Outro sugestão de Leça é o Memorial Agostinho Neto investir na virtualidade, “como a Biblioteca Virtual da América Latina, que criamos.” Não se pode mais pensar em uma instituição cultural sem a interatividade e o potencial de expansão que a cultura digital nos dá, ressalta Leça.
A Ministra Rosa Maria Cruz e Silva mostrou-se interessada em “criar mecanismos que possibilitem um intercâmbio cultural de instituições angolanas com o Memorial”. Por sua vez, o Presidente do Memorial colocou o Memorial à disposição não só do nascente Memorial Agostinho Neto, mas de universidades angolanas também, que podem se associar à Cátedra Unesco Memorial da América Latina.

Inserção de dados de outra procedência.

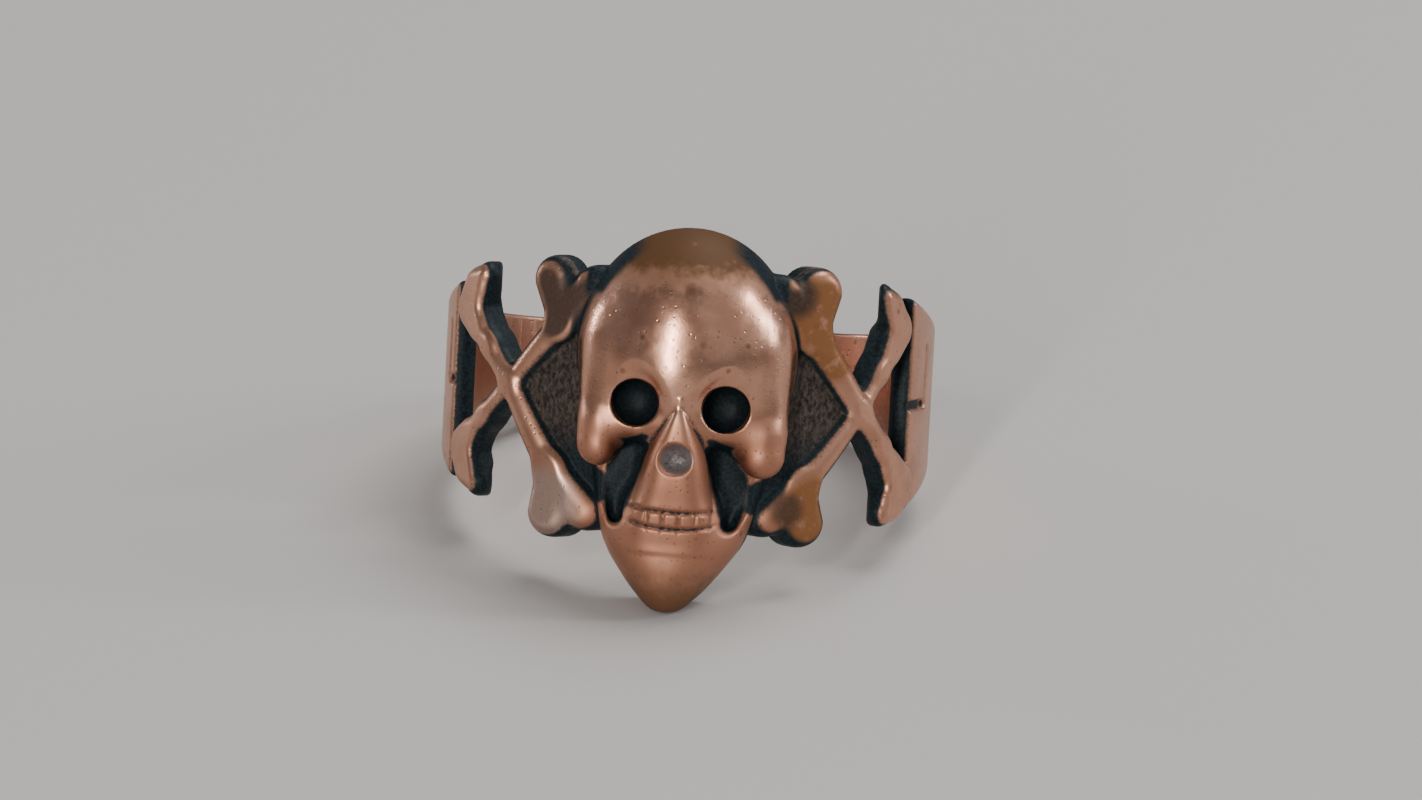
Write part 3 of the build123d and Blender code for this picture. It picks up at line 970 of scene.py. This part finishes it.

Voltando ao encontro da ministra angolana com Maureen Bisilliat, esta quis saber se o povo angolano ainda se veste com tecidos tradicionais. Ouviu que sim, principalmente no interior. A fotógrafa e documentarista Maureen Bisilliat trabalhou a vida inteira com objetos da cultura material de vários povos. Tem tino e olhar etnológico. É dela a última dica aos angolanos.
“As peças da coleção de arte popular do Memorial foram recolhidas em 1988. São objetos desta época. Não são antigos. Ao conceber o Pavilhão da Criatividade, Darcy Ribeiro quis que dele fizessem parte objetos em uso. Por que assim eles mostrariam a força do fazer dos herdeiros das antigas civilizações pré-colombianas”. Por último, Maureen contou que somente uma peça foi furtada nos 21 anos de existência do Pavilhão da Criatividade, apesar da sua visitação intensa. “Quando a gente mostra ao povo as coisas que são deles, eles respeitam”, ensina (foto abaixo).